I am not sure as how to construct the consensus as the repeats are distinct and there are no class as such. I mean, in the summary table, we have concensus seq, but these are distinct, and one have the width information. So, here what we should plot if width?

I also wanted to ask if there is some means through which we can identify repeats that is conserved and present across all the chromosomes? Running TRASH means we can also get to see the simple plot, and in my case, I can see clear region where the repeats are enriched and suggesting probably centromere region. Is it possible to use the outputs and identify say top 10 repeats and what part of chromosomes they are localized?

I am so sorry for asking so many questions and would appreciate your help and advice.

with best regards Amit

vlothec commented 1 year ago

Hi, from the top:

  1. This score is a fraction of duplicated kmers in each n-kb window
  2. Yes, it is the measured periodicity of the region
  3. Yes, shifting the frame is one of them, there is also further refinement based on a second mapping. Consensus secondary is derived from repeats that end up in the all.repeats* file
  4. Yes, number of repeats as found during the run. I have to say that due to the nature of some tandem arrays, I had to implement a method that divides the region as there are cases where two distinct arrays are present and are interspersed within a region. Regions that are a result of such a split might have incorrect ave.score and consensus.count because of that. Cleaning this up is on my TODO list.

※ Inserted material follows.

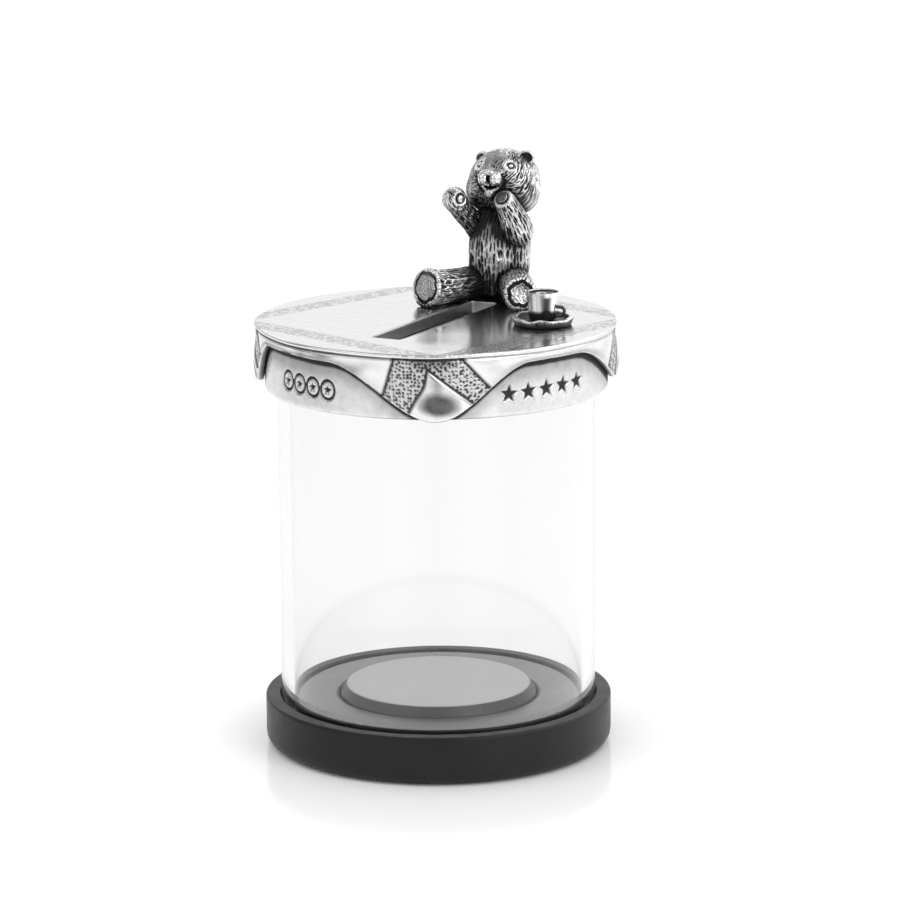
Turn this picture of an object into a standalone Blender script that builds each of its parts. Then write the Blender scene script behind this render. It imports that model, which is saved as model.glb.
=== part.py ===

Re classifying repeats for HOR identification: technically, TRASH can use all repeats to identify HORs, the issue with this approach is that a multiple sequence alignment will not be vary accurate, as many unrelated sequences will be aligned. Additionally, it will increase the analysis time exponentially. If you have troubles identfying the main families of repeats present in your species, you could for example use a table function in R, to summarise unique sequences found in the all.repeats* file. Tandem arrays will usually contain a large number of identical repeats, so you'll find common repeats at the top of that table. It will be also easier to handle the data this way.

repeats = read.csv("all.repeats*")
unique.repeats = table(repeats$seq)

You can also use a kmer based approach to identify common repeats.

all.repeats.sequence = strsplit(paste0(repeats$seq), plit = "") # concatenate all repeats sequences into one and make into single char vector
repeats.kmers = kmer::kcount(x = all.repeats.sequence, k = 10) # identify and count 10-mers
most.common.kmer = colnames(repeats.kmers)[which.max(repeats.kmers)] # identify the most common kmer
grep(most.common.kmer, repeats$seq) # which repeats contain that kmer

This is just a beginning of the analysis, you would need to adjust it to your data and use more than just the one most common kmer, but it should give an idea of what most common repeats are.